Les senteurs asiatiques sont à la mode, que ce soit dans les shampoings ou les repas emballés sous vide: les consommateurs occidentaux apprécient les parfums d’Orient et réclament toujours davantage d’exotisme.
La tendance n’a pas échappé à Givaudan, numéro 1 mondial des arômes: la multinationale genevoise, qui compte plus de 6’000 employés, vient d’investir 20 millions de dollars dans un luxueux centre technologique à Singapour dans le but de développer des saveurs ethniques.
Elle utilise pour cela un procédé à mi-chemin entre le laboratoire high-tech et l’aventure d’Indiana Jones. «Nos techniciens effectuent des «taste treks» sur le terrain pour capturer les arômes, raconte Peter Wullschleger, porte-parole de l’entreprise. Par exemple, ils partent dans le Sechuan à la recherche de la molécule du «mongolian hotpot», une sorte de fondue chinoise très savoureuse. Ils demandent aux habitants quels sont les villages et les restaurants qui font les meilleurs plats, et ils s’y rendent avec des boules de verre munies d’une valve qui aspire les odeurs. Ils placent ces boules au-dessus des casseroles. Les molécules sont capturées dans un polymère, et peuvent être ensuite amenées au laboratoire.»

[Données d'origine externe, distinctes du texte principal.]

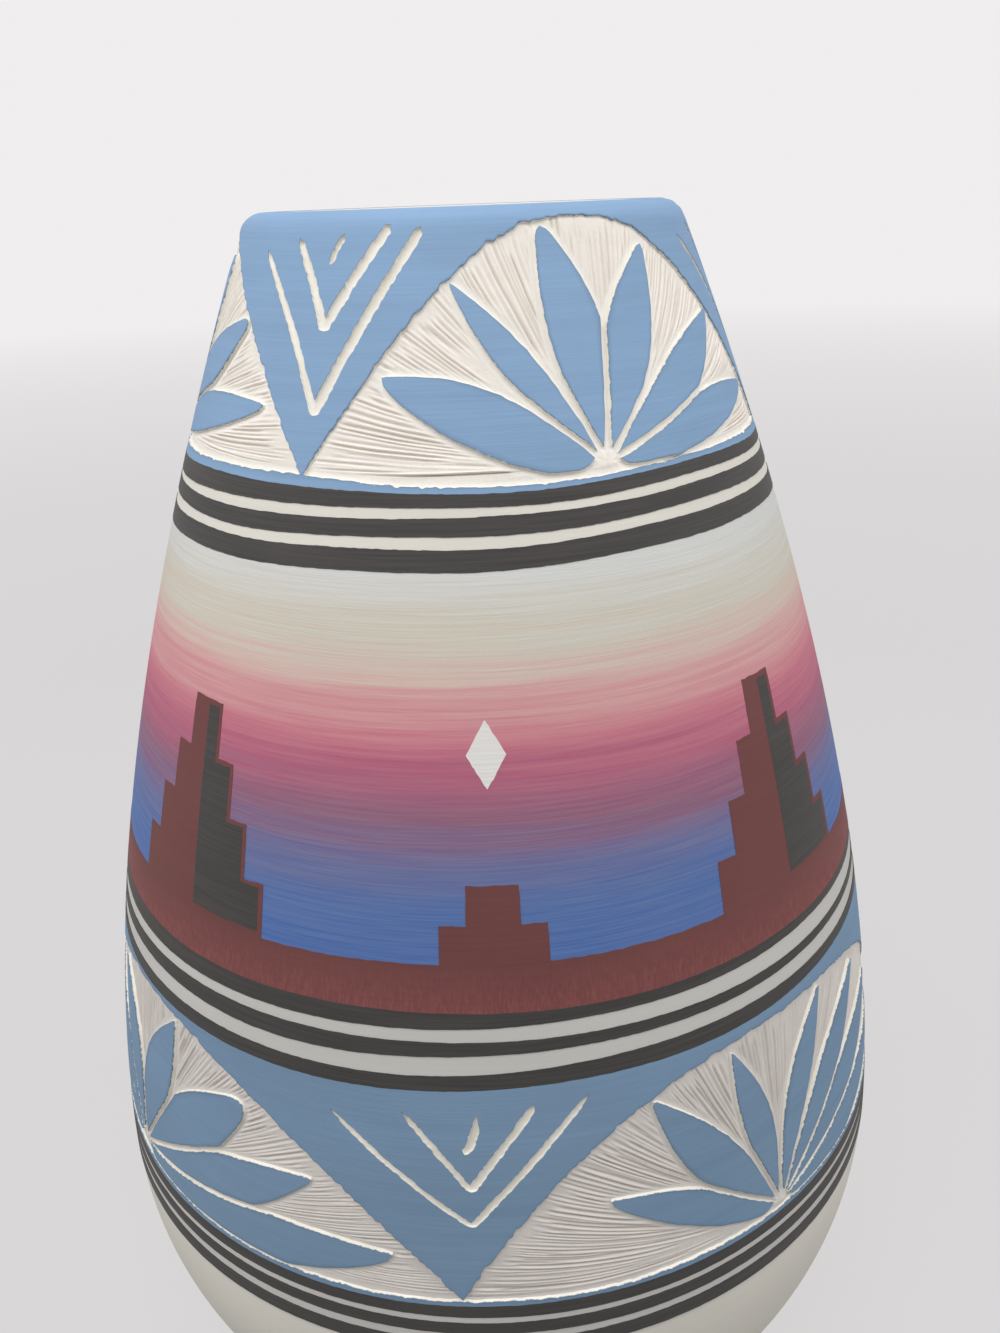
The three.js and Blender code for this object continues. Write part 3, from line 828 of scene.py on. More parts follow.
def sunset_paint(settings, nodes):
    """Brushed sunset, from pale grey through cream and rose down to violet and blue."""
    _, fine, clouds = nodes.group("wheel_streaks", 1.0, 1.0)
    grain = nodes.group("clay_grain", 1.0)["Height"]
    share = nodes.range(nodes.axis("Z"), SKY_BASE * MM, SKY_TOP * MM)
    strokes = nodes.range(nodes.noise((9, 9, 300), 6, 0.62), 0.25, 0.75, -0.5, 0.5)
    loose = nodes.range(nodes.noise((20, 20, 900), 5, 0.6), 0.25, 0.75, -0.5, 0.5)
    upper = nodes.range(share, 0.45, 0.8)
    aside = nodes.math("DIVIDE", nodes.axis("X"), HANG_DISTANCE)
    hang = nodes.plus(nodes.times(aside, aside, HANG_BOTH), nodes.times(aside, HANG_RIGHT))
    share = nodes.plus(share, nodes.times(strokes, 0.075), nodes.times(loose, 0.12, upper), hang)
    colour = nodes.ramp(share, [(entry.place, scaled(entry.colour)) for entry in settings.sunset])
    colour = nodes.tint(colour, fine, 0.07, PALE_CLAY)
    colour = nodes.tint(colour, clouds, 0.05, SKY_CLOUD)
    colour = nodes.mix(nodes.group("specks", 0.6, 190.0)[0], colour, SKY_SPECK)
    normal = nodes.bump(nodes.plus(grain, fine), 0.3, 0.00007)
    nodes.surface(colour, 0.75, normal, Specular_IOR_Level=0.3)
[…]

Il arrive que les aromaticiens de Givaudan découvrent ainsi des molécules totalement inconnues de l’industrie. «Si c’est le cas, nous les brevetons. Nous n’avons pas besoin de payer les cuisiniers: ils sont généralement très contents qu’on s’intéresse à leur travail et ça leur suffit.»
Quand le technicien a identifié sa molécule, il la place dans une librairie: elle pourra constituer la base d’une nouvelle saveur qui sera testée sur les publics occidentaux. Et si le résultat est concluant, les producteurs de mets pré-emballés pourront l’acheter pour l’intégrer dans des sachets de soupe exotique par exemple.
«Les saveurs ethniques marchent très fort en ce moment, y compris dans les pays asiatiques, relève Peter Wullschleger. Mais il faut faire attention: ce que le consommateur européen considère comme un goût asiatique n’est pas forcément perçu comme tel par le consommateur asiatique. Les définitions ne sont jamais semblables. Dans les pays occidentaux, le plus populaire en ce moment est le goût chinois, devant le goût thaï, qui connaît une forte croissance depuis quelques années.»
Inauguré le 10 février, le nouveau centre technologique de Givaudan à Singapour ne se limitera pas aux arômes: il développera aussi des parfums pour des produits fonctionnels comme des détergents. «Quant aux parfums de luxe, ils continueront à être développés à Paris et New York», précise Peter Wullschleger.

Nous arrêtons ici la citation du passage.